Deux fils naquirent de ce mariage :
- Tout d’abord François-Xavier qui, en tant qu’aîné, hérita de ces terres (Portrait de la couverture du livre)
- Quant au second, Joseph-Jean-André, capitaine au Royal-Artillerie, il se trouva en 1740, en garnison dans l’Oise, à Chambly, où il se lia d’amitié avec Jean-Baptiste de Tissandier, ancien major au régiment de Guyenne et dont l’épouse Jeanne de Belloy appartenait à une noble famille locale.
En 1741, il épousa une de leurs deux filles : Marthe.

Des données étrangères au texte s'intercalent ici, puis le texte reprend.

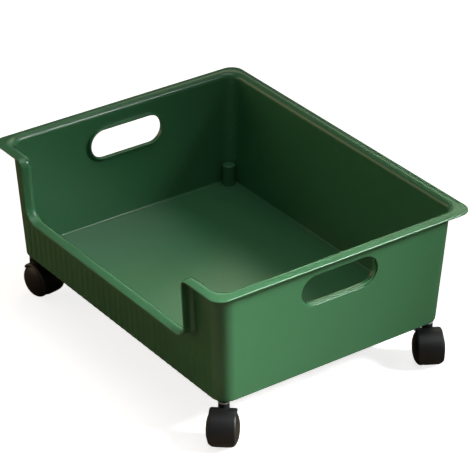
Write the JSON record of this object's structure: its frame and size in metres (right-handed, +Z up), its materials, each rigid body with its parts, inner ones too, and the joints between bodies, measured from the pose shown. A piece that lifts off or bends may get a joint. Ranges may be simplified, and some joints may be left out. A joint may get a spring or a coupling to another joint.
{
  "type": "book storage bin on casters",
  "caption": "Open moulded book bin with a flared lip, a low front cut-out, hand holes in the ends and swivelling twin-wheel casters under the corners.",
  "frame": {"origin": "on the floor under the middle of the bin", "axes": "+Z up, +X along the long side to the end that faces the camera, -Y out of the cut-out side"},
  "size_m": [0.4046, 0.3082, 0.1729],
  "materials": {
    "green_plastic": "deep green, satin moulded",
    "sleeve_plastic": "matt",
    "spring_steel": "bare",
    "black_nylon": "black, satin moulded",
    "dark_steel": "blackened",
    "zinc_steel": "bright zinc"
  },
  "bodies": {
    "bin": {"bin_shell": "green_plastic", "socket_sleeve_front_left": "sleeve_plastic", "grip_ring_front_left": "spring_steel", "socket_sleeve_front_right": "sleeve_plastic", "grip_ring_front_right": "spring_steel", "socket_sleeve_rear_left": "sleeve_plastic", "grip_ring_rear_left": "spring_steel", "socket_sleeve_rear_right": "sleeve_plastic", "grip_ring_rear_right": "spring_steel"},
    "caster_front_left": {"caster_housing_front_left": "black_nylon", "caster_stem_front_left": "dark_steel", "caster_collar_ring_front_left": "zinc_steel", "caster_axle_front_left": "zinc_steel"},
    "wheel_a_front_left": {"caster_wheel_a_front_left": "black_nylon"},
    "wheel_b_front_left": {"caster_wheel_b_front_left": "black_nylon"},
    "caster_front_right": {"caster_housing_front_right": "black_nylon", "caster_stem_front_right": "dark_steel", "caster_collar_ring_front_right": "zinc_steel", "caster_axle_front_right": "zinc_steel"},
    "wheel_a_front_right": {"caster_wheel_a_front_right": "black_nylon"},
    "wheel_b_front_right": {"caster_wheel_b_front_right": "black_nylon"},
    "caster_rear_left": {"caster_housing_rear_left": "black_nylon", "caster_stem_rear_left": "dark_steel", "caster_collar_ring_rear_left": "zinc_steel", "caster_axle_rear_left": "zinc_steel"},
    "wheel_a_rear_left": {"caster_wheel_a_rear_left": "black_nylon"},
    "wheel_b_rear_left": {"caster_wheel_b_rear_left": "black_nylon"},
    "caster_rear_right": {"caster_housing_rear_right": "black_nylon", "caster_stem_rear_right": "dark_steel", "caster_collar_ring_rear_right": "zinc_steel", "caster_axle_rear_right": "zinc_steel"},
    "wheel_a_rear_right": {"caster_wheel_a_rear_right": "black_nylon"},
    "wheel_b_rear_right": {"caster_wheel_b_rear_right": "black_nylon"}
  },
  "joints": [
    {"name": "swivel_front_left", "type": "hinge", "parent": "bin", "child": "caster_front_left", "pos_m": [-0.1711, -0.1247, 0.0401], "axis": [0, 0, 1], "continuous": true},
    {"name": "spin_a_front_left", "type": "hinge", "parent": "caster_front_left", "child": "wheel_a_front_left", "pos_m": [-0.15922, -0.12303, 0.018], "axis": [-0.1392, 0.9903, 0], "continuous": true},
    {"name": "spin_b_front_left", "type": "hinge", "parent": "caster_front_left", "child": "wheel_b_front_left", "pos_m": [-0.15922, -0.12303, 0.018], "axis": [-0.1392, 0.9903, 0], "continuous": true},
    {"name": "swivel_front_right", "type": "hinge", "parent": "bin", "child": "caster_front_right", "pos_m": [0.1711, -0.1247, 0.0401], "axis": [0, 0, 1], "continuous": true},
    {"name": "spin_a_front_right", "type": "hinge", "parent": "caster_front_right", "child": "wheel_a_front_right", "pos_m": [0.18029, -0.13241, 0.018], "axis": [0.6428, 0.766, 0], "continuous": true},
    {"name": "spin_b_front_right", "type": "hinge", "parent": "caster_front_right", "child": "wheel_b_front_right", "pos_m": [0.18029, -0.13241, 0.018], "axis": [0.6428, 0.766, 0], "continuous": true},
    {"name": "swivel_rear_left", "type": "hinge", "parent": "bin", "child": "caster_rear_left", "pos_m": [-0.1711, 0.1247, 0.0401], "axis": [0, 0, 1], "continuous": true},
    {"name": "spin_a_rear_left", "type": "hinge", "parent": "caster_rear_left", "child": "wheel_a_rear_left", "pos_m": [-0.1752, 0.11342, 0.018], "axis": [0.9397, -0.342, 0], "continuous": true},
    {"name": "spin_b_rear_left", "type": "hinge", "parent": "caster_rear_left", "child": "wheel_b_rear_left", "pos_m": [-0.1752, 0.11342, 0.018], "axis": [0.9397, -0.342, 0], "continuous": true},
    {"name": "swivel_rear_right", "type": "hinge", "parent": "bin", "child": "caster_rear_right", "pos_m": [0.1711, 0.1247, 0.0401], "axis": [0, 0, 1], "continuous": true},
    {"name": "spin_a_rear_right", "type": "hinge", "parent": "caster_rear_right", "child": "wheel_a_rear_right", "pos_m": [0.18149, 0.1187, 0.018], "axis": [0.5, 0.866, 0], "continuous": true},
    {"name": "spin_b_rear_right", "type": "hinge", "parent": "caster_rear_right", "child": "wheel_b_rear_right", "pos_m": [0.18149, 0.1187, 0.018], "axis": [0.5, 0.866, 0], "continuous": true}
  ]
}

Ils eurent 5 enfants : 4 garçons (François-Henri, Louis-Paul, François-Xavier, André-Louis), et une fille : Marthe-Adelaïde. Leur destin fut parfois tragique (Voir plus loin : Une page sombre de l’histoire de Bédoin…)
A la suite de mariages bien arrangés, les de Florans constituent au cours des siècles un vaste domaine (Voir plus loin la famille de Florans son patrimoine.)
Ils vivaient donc, en Seigneurs, des revenus de leurs terres. Mais appartenant à la noblesse d’épée depuis le milieu du XVIe siècle, tous leurs fils, ou presque, furent destinés à la carrière militaire où ils reçurent maintes décorations et citations.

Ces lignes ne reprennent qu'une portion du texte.